The government has planned to borrow Tk 1.609 trillion from domestic sources, including banks and savings certificates, as there is a deficit of Tk 2.56 trillion in the proposed budget for the fiscal year 2024-25.
The remaining Tk 951 million will be collected from foreign sources of financing, according to the proposed budget.
In his budget speech, finance minister Abul Hassan Mahmood Ali said, “Our prudent and pragmatic macroeconomic policy has kept our debt management relatively riskfree, as mentioned in the reports of International Monetary Fund.”
He also noted that the deficit and borrowing remained sustainable in the overall budget, despite the increase in expenditure for loan and interest payment due to the depreciation of foreign currency over the past two years.
The deficit in the next fiscal is expected to be around 4.6 per cent of the GDP, while it was 5.2 per cent in the outgoing fiscal.

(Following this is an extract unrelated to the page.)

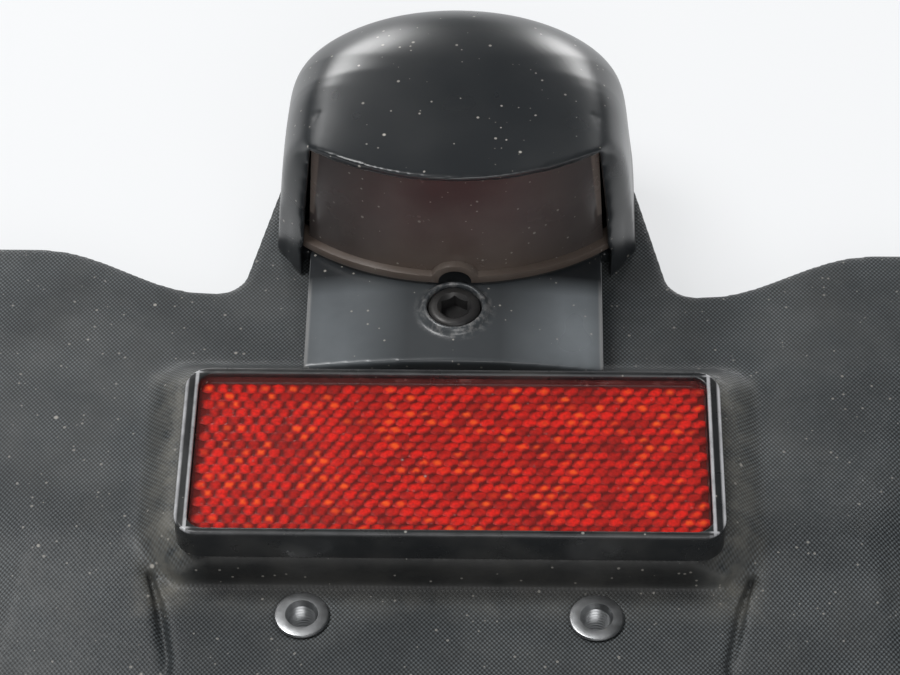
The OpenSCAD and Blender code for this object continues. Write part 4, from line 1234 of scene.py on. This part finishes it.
class HOLDER_OT_stage(bpy.types.Operator):
    """Set the pale floor, the soft lights and the camera"""

    bl_idname = "holder.stage"
    bl_label = "Stage"

    @staticmethod
    def floor():
        """Ground just under the holder, which the camera and mirrors see as pale as the backdrop."""
        clear_selection()
        bpy.ops.mesh.primitive_plane_add(size=12.0, location=(0, 0, -0.2 * MM))
        ground = bpy.context.object
        ground.name = "ground"
        n = Nodes("ground")
        ray = n.add("LightPath")
        kinds = ("Is Camera Ray", "Is Glossy Ray", "Is Transmission Ray")
        seen = n.most(*(ray.outputs[kind] for kind in kinds))
        diffuse = n.add("BsdfDiffuse", Color=paint("floor"))
        glow = n.add("Emission", Color=paint("floor"), Strength=1.0)
        mixed = n.add("MixShader")
        for socket, value in zip(mixed.inputs, (n.times(seen, 0.75), diffuse.outputs[0], glow.outputs[0])):
            n.feed(socket, value)
        ground.data.materials.append(n.finish(mixed))

    @staticmethod
    def softbox(name, place, width, height, power, aim=(0, 0.03, 0.02)):
        """Rectangular light at a place in metres, turned to what it aims at."""
        light = bpy.data.lights.new(name, "AREA")
        light.shape = "RECTANGLE"
        light.size = width
        light.size_y = height
        light.energy = power
        lamp = bpy.data.objects.new(name, light)
        bpy.context.scene.collection.objects.link(lamp)
        lamp.location = place
        lamp.rotation_euler = (Vector(aim) - Vector(place)).to_track_quat("-Z", "Y").to_euler()

    @staticmethod
    def camera():
        """Camera as the panel sets it, looking at a point between the reflector and the lamp."""
        s = studio()
        target = Vector((-0.65 * MM, 27.3 * MM, high("reflector_frame").z))
        e, w, r = s.elevation, s.swing, s.roll
        back = Vector((math.sin(w) * math.cos(e), -math.cos(w) * math.cos(e), math.sin(e)))
        right = Vector((math.cos(w), math.sin(w), 0.0))
        up = back.cross(right)
        turned_right = math.cos(r) * right + math.sin(r) * up
        turned_up = math.cos(r) * up - math.sin(r) * right
        data = bpy.data.cameras.new("camera")
        data.lens = s.lens_mm
        data.sensor_width = 36.0
        data.sensor_fit = "HORIZONTAL"
        data.clip_start = 0.01
        camera = bpy.data.objects.new("camera", data)
        bpy.context.scene.collection.objects.link(camera)
        axes = Matrix((turned_right, turned_up, back)).transposed().to_4x4()
        camera.matrix_world = Matrix.Translation(target + back * s.distance) @ axes
        bpy.context.scene.camera = camera

    @staticmethod
    def world():
        """Soft even light; mirrors see a dark room over a pale horizon."""
        world = bpy.data.worlds.new("studio")
        world.use_nodes = True
        tree = world.node_tree
        tree.nodes.clear()

        def background(colour, strength):
            node = tree.nodes.new("ShaderNodeBackground")
            node.inputs["Color"].default_value = colour
            node.inputs["Strength"].default_value = strength
            return node.outputs[0]

        def mixed(factor, a, b):
            node = tree.nodes.new("ShaderNodeMixShader")
            for socket, value in zip(node.inputs, (factor, a, b)):
                tree.links.new(value, socket)
            return node.outputs[0]

        ray = tree.nodes.new("ShaderNodeLightPath")
        soft = background((0.95, 0.97, 1.0, 1.0), 0.42)
        room = background((0.55, 0.6, 0.62, 1.0), 0.09)
        white = background(paint("floor"), 1.0)
        shader = mixed(ray.outputs["Is Camera Ray"], mixed(ray.outputs["Is Glossy Ray"], soft, room), white)
        tree.links.new(shader, tree.nodes.new("ShaderNodeOutputWorld").inputs["Surface"])
        bpy.context.scene.world = world

    def aimed(self, name, turn, rise, away, width, height, power):
        """Softbox at a compass turn from straight behind and a rise over the ground, facing the lamp."""
        a, e = math.radians(turn), math.radians(rise)
        aim = Vector((0, 0.075, 0.045))
        place = aim + away * Vector((math.sin(a) * math.cos(e), math.cos(a) * math.cos(e), math.sin(e)))
        self.softbox(name, place, width, height, power, aim)

    def execute(self, context):
        self.floor()
        self.world()
        self.aimed("left_back", -19, 16, 1.1, 0.32, 0.38, 3.6)
        self.aimed("right_back", 20, 8, 1.1, 0.26, 0.34, 2.6)
        self.softbox("key", (-0.55, 0.1, 1.15), 0.6, 0.5, 11.0)
        self.softbox("front_fill", (0.25, -1.2, 0.9), 0.9, 0.6, 6.5)
        self.camera()
        context.scene.view_settings.view_transform = "Standard"
        return {"FINISHED"}


class HOLDER_PT_panel(bpy.types.Panel):
    """Lists the steps that build the holder's visible pieces"""

    bl_idname = "HOLDER_PT_panel"
    bl_label = "Plate holder"
    bl_space_type = "VIEW_3D"
    bl_region_type = "UI"
    bl_category = "Plate holder"

    def draw(self, context):
        for group in (sizes(), colours(), studio()):
            box = self.layout.box()
            for key in group.__annotations__:
                box.prop(group, key)
        for step in STEPS:
            self.layout.operator(step.bl_idname)


STEPS = (
    HOLDER_OT_bracket, HOLDER_OT_lamp_housing, HOLDER_OT_lamp_lens, HOLDER_OT_lamp_fixing,
    HOLDER_OT_reflector, HOLDER_OT_fasteners, HOLDER_OT_finishes, HOLDER_OT_stage,
)
GROUPS = {"holder_sizes": HolderSizes, "holder_colours": HolderColours, "holder_studio": HolderStudio}


def register():
    for group in GROUPS.values():
        bpy.utils.register_class(group)
    for step in STEPS:
        bpy.utils.register_class(step)
    bpy.utils.register_class(HOLDER_PT_panel)
    for name, group in GROUPS.items():
        setattr(bpy.types.Scene, name, bpy.props.PointerProperty(type=group))


def unregister():
    for name in GROUPS:
        delattr(bpy.types.Scene, name)
    bpy.utils.unregister_class(HOLDER_PT_panel)
    for step in reversed(STEPS):
        bpy.utils.unregister_class(step)
    for group in reversed(list(GROUPS.values())):
        bpy.utils.unregister_class(group)


def main():
    register()
    bpy.ops.holder.bracket()
    bpy.ops.holder.lamp_housing()
    bpy.ops.holder.lamp_lens()
    bpy.ops.holder.lamp_fixing()
    bpy.ops.holder.reflector()
    bpy.ops.holder.fasteners()
    bpy.ops.holder.finishes()
    bpy.ops.holder.stage()


if __name__ == "__main__":
    main()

Alongside foreign debts, the government borrows a huge sum of money from different domestic sources to finance the budget deficits.
According to the finance ministry, the domestic loans were Tk 787 billion in the 2019-20 fiscal year, while the current fiscal has a domestic loan target of Tk 1.55 trillion. Such a rapid surge in domestic loans is unprecedented in Bangladesh.
As per latest data, the government has so far borrowed Tk 705 billion from the banking sector as of May, while it has a plan to collect Tk 620 billion more through treasury bills and bonds in the current month.
Besides, its collection from the non-banking sector, mainly through savings certificates, is supposed to amount to Tk 230 billion.